Des échanges de tirs ont éclaté jeudi matin autour de deux vieux temples datant de l'époque d'Angkor (IXème-XVème siècles), au niveau de la province thaïlandaise de Surin et celle cambodgienne d'Oddar Meanchey, a précisé à l'AFP une source gouvernementale cambodgienne.
La Chine déconseille les voyages dans la zone d'affrontements entre la Thaïlande et le Cambodge.
Accusations mutuelles
Après ces affrontements, les deux armées se sont mutuellement accusées d'avoir ouvert le feu en premier.
"Vers 8 h 20 (01 h 20 GMT), les forces cambodgiennes ont ouvert vers le feu en direction du flanc est du temple Prasat Ta Muen Thom, à environ 200 mètres de la base thaïlandaise", a annoncé l'armée thaïlandaise dans un communiqué.
La Thaïlande a aussi accusé le Cambodge d'avoir utilisé un drone sur le site contesté, vers 07 h 35 (00 h 35 GMT). Six soldats cambodgiens armés, équipés notamment d'une lance-grenades, se sont par la suite approchés d'une clôture barbelée, a affirmé l'armée, assurant que les troupes thaïlandaises ont crié dans leur direction pour éviter un affrontement.
"L'armée thaïlandaise a violé l'intégrité territoriale du Cambodge en lançant une attaque armée sur les forces cambodgiennes", a indiqué de son côté Maly Socheata, la porte-parole du ministère cambodgien de la Défense.
"Les forces armées cambodgiennes ont exercé leur droit de légitime défense, en pleine conformité avec le droit international, pour repousser l'incursion thaïlandaise", a-t-elle poursuivi.
L'ambassade thaïlandaise au Cambodge à appelé ses concitoyens à quitter le pays "le plus tôt possible."
Une frontière contestée
Les deux royaumes d'Asie du Sud-Est s'opposent de longue date sur le tracé de leur frontière commune, définie du temps de l'Indochine française, mais la crise en cours est la plus grave depuis près de quinze ans.
La mort d'un soldat cambodgien lors d'échanges de tirs en pleine nuit, fin mai, dans une autre zone disputée de la frontière, surnommée le "Triangle d'émeraude", a mis le feu aux poudres entre Bangkok et Phnom Penh, qui ont drastiquement réduit leurs échanges économiques et diplomatiques.

Le Cambodge a indiqué jeudi avoir rétrogradé au "plus bas niveau" les relations diplomatiques avec son voisin.
La veille, Bangkok a rappelé son ambassadeur en place à Phnom Penh et expulsé celui cambodgien de son territoire, après qu'un soldat thaïlandais a perdu une jambe en marchant sur une mine à la frontière.
Une enquête de l'armée thaïlandaise a permis de déterminer que le Cambodge avait posé de nouvelles mines terrestres à la frontière, ont indiqué les autorités thaïlandaises.
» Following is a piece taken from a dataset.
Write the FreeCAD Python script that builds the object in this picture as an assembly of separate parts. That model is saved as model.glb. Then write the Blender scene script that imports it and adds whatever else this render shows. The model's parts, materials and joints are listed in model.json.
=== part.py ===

Le Cambodge a rejeté ces accusations, et indiqué que des zones frontalières restent infestées de mines actives datant de "guerres du passé".
Service militaire
Le Premier ministre thaïlandais par intérim, Phumtham Wechayachai, a déclaré jeudi que "la situation exigeait une gestion prudente" et "d'agir conformément au droit international". "Nous ferons de notre mieux pour protéger notre souveraineté", a-t-il déclaré.
Les tensions ont conduit le Cambodge à suspendre l'importations de certains produits thaïlandais, et la Thaïlande à restreindre les déplacements aux points de passage à la frontière.
Elles ont aussi provoqué de manière indirecte la suspension de la Première ministre thaïlandaise Paetongtarn Shinawatra, à la suite d'un scandale provoqué par la fuite, côté cambodgien, d'un appel avec Hun Sen, qui a gouverné le Cambodge pendant près de quarante ans.
Côté cambodgien, le Premier ministre Hun Manet, le fils de Hun Sen, a récemment annoncé la mise en place à partir de 2026 d'un service militaire obligatoire qu'il souhaite de 24 mois, pour tous les jeunes âgés de 18 à 30 ans.